Canada's Couche-Tard Quarterly Profit Beats On Higher Fuel Sales
Alimentation Couche-Tard Inc, the parent company of Circle K (formerly Topaz), reported a quarterly profit that topped analysts' estimates on Wednesday as the world's second-biggest convenience store operator benefited from higher fuel sales.
The company's same-store fuel volumes rose 0.6% in the United States, its biggest market, while same-store merchandise revenue was up 4.2%.
Higher Than Expected
Couche-Tard's fuel retail business, which includes more than 8,000 outlets in the United States, rose 59.8% to $11 billion.

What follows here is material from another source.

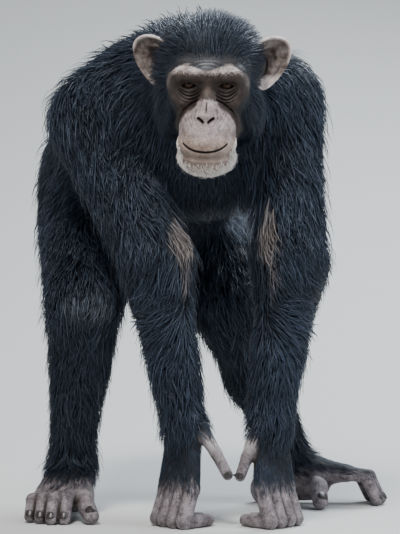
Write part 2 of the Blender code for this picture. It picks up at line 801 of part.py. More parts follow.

Revenue from its convenience stores, which include brands such as CST, Holiday and Circle K, rose 27.6% to $3.55 billion.

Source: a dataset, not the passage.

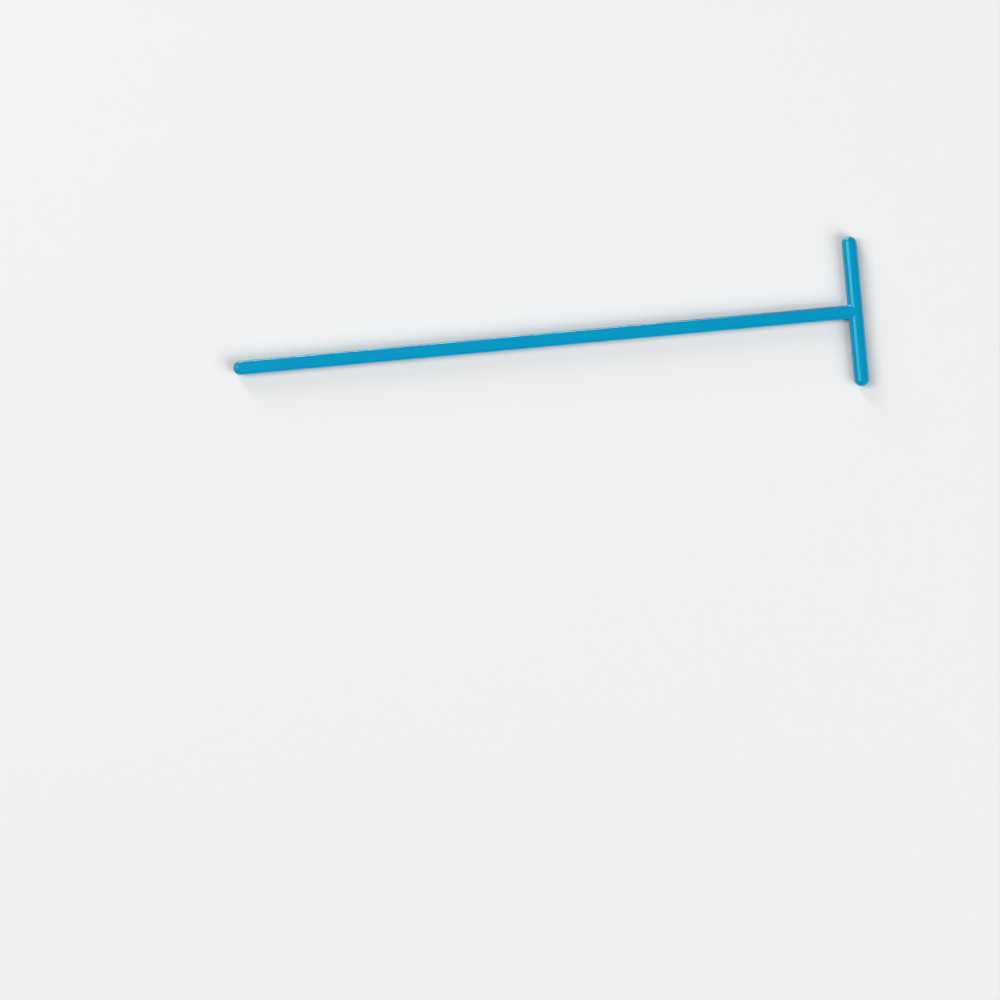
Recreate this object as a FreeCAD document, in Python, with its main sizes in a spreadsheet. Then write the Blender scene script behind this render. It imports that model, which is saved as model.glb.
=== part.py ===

Couch-Tard bought Texas-based CST in August 2016 for $4.4 billion to expand its footprint in the southwestern United States.

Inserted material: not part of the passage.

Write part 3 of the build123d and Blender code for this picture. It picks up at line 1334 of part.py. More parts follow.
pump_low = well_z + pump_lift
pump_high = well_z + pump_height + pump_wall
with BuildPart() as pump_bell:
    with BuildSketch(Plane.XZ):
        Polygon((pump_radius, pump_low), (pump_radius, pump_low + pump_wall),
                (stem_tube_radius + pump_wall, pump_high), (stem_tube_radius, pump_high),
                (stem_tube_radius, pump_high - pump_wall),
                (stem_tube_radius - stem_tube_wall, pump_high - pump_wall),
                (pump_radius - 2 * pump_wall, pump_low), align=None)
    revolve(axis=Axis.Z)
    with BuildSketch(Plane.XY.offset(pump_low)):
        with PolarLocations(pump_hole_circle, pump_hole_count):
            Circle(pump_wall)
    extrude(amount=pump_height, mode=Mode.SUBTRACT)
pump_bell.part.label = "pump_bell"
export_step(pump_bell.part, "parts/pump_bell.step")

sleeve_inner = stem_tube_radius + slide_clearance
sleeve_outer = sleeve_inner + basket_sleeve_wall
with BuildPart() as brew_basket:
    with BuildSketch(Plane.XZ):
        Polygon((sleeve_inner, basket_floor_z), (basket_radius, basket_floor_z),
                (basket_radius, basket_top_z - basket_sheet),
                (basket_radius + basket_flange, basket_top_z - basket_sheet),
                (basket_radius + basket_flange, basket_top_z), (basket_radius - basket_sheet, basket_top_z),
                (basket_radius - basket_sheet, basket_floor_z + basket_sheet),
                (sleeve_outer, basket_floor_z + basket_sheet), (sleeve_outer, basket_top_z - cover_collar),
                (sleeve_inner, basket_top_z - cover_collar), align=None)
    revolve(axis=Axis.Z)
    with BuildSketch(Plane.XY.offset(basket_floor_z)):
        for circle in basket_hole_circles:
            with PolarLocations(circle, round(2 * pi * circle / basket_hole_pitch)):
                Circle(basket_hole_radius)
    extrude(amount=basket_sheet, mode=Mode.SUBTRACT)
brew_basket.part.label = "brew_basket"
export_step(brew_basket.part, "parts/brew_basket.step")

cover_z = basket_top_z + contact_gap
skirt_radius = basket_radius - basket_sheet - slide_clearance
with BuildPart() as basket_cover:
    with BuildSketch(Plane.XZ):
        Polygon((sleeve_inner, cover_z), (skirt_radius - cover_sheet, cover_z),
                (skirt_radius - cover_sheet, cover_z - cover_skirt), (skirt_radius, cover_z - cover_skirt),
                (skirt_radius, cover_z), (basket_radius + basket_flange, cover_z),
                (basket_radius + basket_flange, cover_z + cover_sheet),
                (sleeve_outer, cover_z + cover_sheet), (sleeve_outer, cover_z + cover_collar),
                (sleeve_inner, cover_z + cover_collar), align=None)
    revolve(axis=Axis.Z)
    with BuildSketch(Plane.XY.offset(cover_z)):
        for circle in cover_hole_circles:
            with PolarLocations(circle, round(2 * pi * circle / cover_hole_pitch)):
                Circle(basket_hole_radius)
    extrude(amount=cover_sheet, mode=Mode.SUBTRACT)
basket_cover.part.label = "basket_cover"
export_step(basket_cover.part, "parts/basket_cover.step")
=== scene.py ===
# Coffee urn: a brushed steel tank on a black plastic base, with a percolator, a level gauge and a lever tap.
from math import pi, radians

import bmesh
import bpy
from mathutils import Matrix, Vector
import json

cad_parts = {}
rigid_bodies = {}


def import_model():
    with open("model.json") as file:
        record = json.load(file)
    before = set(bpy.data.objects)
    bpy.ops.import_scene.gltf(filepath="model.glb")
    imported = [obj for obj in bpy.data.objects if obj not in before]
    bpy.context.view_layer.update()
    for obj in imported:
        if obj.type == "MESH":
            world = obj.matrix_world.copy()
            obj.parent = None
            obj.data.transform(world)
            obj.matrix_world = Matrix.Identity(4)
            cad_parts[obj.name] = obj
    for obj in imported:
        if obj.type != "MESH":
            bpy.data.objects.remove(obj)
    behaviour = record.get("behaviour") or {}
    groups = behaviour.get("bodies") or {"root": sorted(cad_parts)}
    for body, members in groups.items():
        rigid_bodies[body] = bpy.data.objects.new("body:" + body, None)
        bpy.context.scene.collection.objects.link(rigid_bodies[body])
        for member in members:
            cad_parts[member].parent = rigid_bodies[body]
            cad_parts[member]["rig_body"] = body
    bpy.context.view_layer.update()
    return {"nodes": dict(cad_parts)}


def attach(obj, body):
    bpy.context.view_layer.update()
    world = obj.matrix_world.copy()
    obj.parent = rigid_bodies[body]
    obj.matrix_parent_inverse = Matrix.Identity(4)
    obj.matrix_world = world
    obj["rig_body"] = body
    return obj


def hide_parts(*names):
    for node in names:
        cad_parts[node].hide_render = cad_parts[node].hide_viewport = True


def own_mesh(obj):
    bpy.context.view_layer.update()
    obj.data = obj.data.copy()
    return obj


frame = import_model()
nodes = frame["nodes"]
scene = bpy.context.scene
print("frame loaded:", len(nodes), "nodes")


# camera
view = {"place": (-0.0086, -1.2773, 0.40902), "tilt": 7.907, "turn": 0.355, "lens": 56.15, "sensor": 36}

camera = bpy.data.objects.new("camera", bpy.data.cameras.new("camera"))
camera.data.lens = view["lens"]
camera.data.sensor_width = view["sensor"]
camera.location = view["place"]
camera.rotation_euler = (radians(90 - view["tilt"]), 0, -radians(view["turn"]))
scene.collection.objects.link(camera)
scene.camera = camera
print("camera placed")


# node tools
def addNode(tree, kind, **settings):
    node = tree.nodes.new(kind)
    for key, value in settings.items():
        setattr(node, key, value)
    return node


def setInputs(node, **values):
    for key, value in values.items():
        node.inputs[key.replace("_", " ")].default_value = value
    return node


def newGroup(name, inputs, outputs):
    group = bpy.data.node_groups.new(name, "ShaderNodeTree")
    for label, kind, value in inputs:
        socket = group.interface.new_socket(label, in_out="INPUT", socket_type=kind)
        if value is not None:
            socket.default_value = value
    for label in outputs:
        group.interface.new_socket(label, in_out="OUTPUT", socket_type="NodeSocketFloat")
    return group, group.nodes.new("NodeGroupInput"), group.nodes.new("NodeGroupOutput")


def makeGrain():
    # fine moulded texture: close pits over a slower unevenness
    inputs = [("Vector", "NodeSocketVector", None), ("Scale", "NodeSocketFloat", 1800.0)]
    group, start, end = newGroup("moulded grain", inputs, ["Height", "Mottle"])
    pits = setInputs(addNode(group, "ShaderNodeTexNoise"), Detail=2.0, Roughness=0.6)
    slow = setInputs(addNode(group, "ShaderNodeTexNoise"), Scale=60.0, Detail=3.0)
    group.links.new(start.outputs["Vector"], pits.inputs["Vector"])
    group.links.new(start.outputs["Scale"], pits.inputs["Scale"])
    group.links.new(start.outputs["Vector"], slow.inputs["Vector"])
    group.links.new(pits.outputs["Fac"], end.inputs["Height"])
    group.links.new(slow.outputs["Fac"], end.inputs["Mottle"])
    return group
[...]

Net income attributable to the company rose to $455.6 million, or 81 cents per share, in the first quarter ended July 22 from $364.7 million, or 64 cents per share, a year earlier.
Total revenue rose 50.2% to $14.79 billion. Excluding items, the company earned 88 cents per share.
Analysts, on average, were expecting the company to report a profit of 82 cents and revenue of $13.87 billion, according to Thomson Reuters I/B/E/S.